しかし、「アタック25」でそのような問題はほとんど出てきません。
その理由は、“参加者の扱いが丁寧で手厚い”ということであることです。
そのひとつが、解答を間違えると解答者はその場で立たされ2問失格となるが、妊娠している人などは体調を考慮して座ったままでも認められます。(2問失格は同じ)
番組側は毎週放映される多くの出演者のひとりでも、その人にとっては一生の思い出になるのです。
小政さんは別の素人参加番組にも参加申し込みをしたことがあるのですが、申し込んですぐ、3日後の収録に来てくださいと言われましたが、交通費は支給されず、仕事もあったので調整は難しく、断りました。
また別のクイズ番組に参加した際には、大勢参加ということもあり、一瞬もテレビに映らず終了してしまい、あまりいい思い出かありませんでした。
一方「アタック25」は優勝でなくても獲得したパネル分だけの賞金や参加賞などが多く、出場者個々の見せ場も用意され、優勝はできずともかなりいい気分で収録を終えることが出来ます。
準備期間も十分で、交通費や家族観覧の配慮も十分。
小政さんはスタジオで児玉さんと記念撮影もしてもらい、1日だけスターになった気分になりました。
失敗や恥ずかしい部分は放映で結果に支障がないようにカットされ、スタッフの気遣いも感じることが出来ました。
最近はコロナ禍で予選会の開催もままならず、タレント大会が増え、優勝旅行も海外旅行から国内旅行に変わっていました。

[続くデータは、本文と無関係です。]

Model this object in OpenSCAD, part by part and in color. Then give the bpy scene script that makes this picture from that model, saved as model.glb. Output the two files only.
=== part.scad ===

番組がどのように変化しようと、視聴率さえ下がらなければ継続できたはずです。
番組終了決定の報が流れると、ネットには、それを惜しむ声が殺到しました。
きっと、いつかは自分も出たいと思っていた人も多いでしょう。
5年経つと再出場が可能なため、リベンジしたいと思った人もいるでしょう。
でも、「スタッフはこの番組の価値がわかっていないのか?」とか「後番組が若年層をターゲットにした番組というのは的外れ」など、番組スタッフを責める声に対しては、「違う」と思います。
なぜって、あと4年で50周年を迎えられた番組が終了することを、いちばん悔しがっているのは、スタッフ、そして司会の谷原章介さんだろうと思います。
番組終了に文句をつけるくらいなら、これから毎週、視聴してほしいと思います。
現在、5%台の視聴率が、これからずっと倍になったら、「やっぱり続けます」ってなるかもしれないのですから。
番組のスタッフに言いたいのは、ただひと言。
これまで、視聴者参加型のクイズ番組をずっと守ってきてくれてありがとうございました。
お疲れさまでした。
それだけです。
失われた文化は、復活させれば継続すると思います。
タレントの千秋さんも、お母様が出場経験があるということで、惜別のコメントをTwitterで寄せています。
これだけ愛されていた番組ですから、なんとか今からでも存続させることはできないのでしょうか。
「アタック25」の終了後、スタッフにはぜひ、長年積み上げてきたクイズ番組づくりのノウハウを活かして、時代にマッチした新たな視聴者参加型クイズ番組を誕生させてほしいです。
もし、番組が終わってから、「終わって悲しい長寿番組」のアンケートがあるとなると、上位に入ってくることは間違いないでしょう。
朝日放送グループの夏の社長会見が7月14日、大阪市福島区の同局からオンラインで行われ、朝日放送テレビの山本晋也社長が会見しました。
「アタック25」が今秋で46年の歴史に幕を閉じることについて山本社長は「25枚のパネルと装置も含めて新たなクイズ番組を開発した。ずっと続いたことはみなさんからの支持があったからこそです。ファミリーで楽しんでいただく一定の役割を終えたかなと思います」と話しました。
山本社長は「クイズ番組の草分け的存在」としながら「ターゲットを考え、コンテンツも見直さなければならない」と46年間続いた長寿クイズ番組の終了を決めた経緯を説明。
さらに「U49(49歳以下)をターゲットにする。この5年、10代20代の若い層は、スマホの普及などライフスタイルが変わっている状況。テレビが期待されるメディアであり続けるために届くコンテンツを制作する」と新たな視聴者獲得方針を決めました。
コロナ禍で予選会の中止が相次ぎ芸能人大会が増え、また優勝旅行が海外から国内に変更されたことが終了の理由ではないようです。
アイデア段階と前置きしながら「あの時間帯でのアタック25の放送はなくなりますが、テレビではない、地上波ではない展開があるかもしれない」と“新・アタック25”の可能性を明かしました。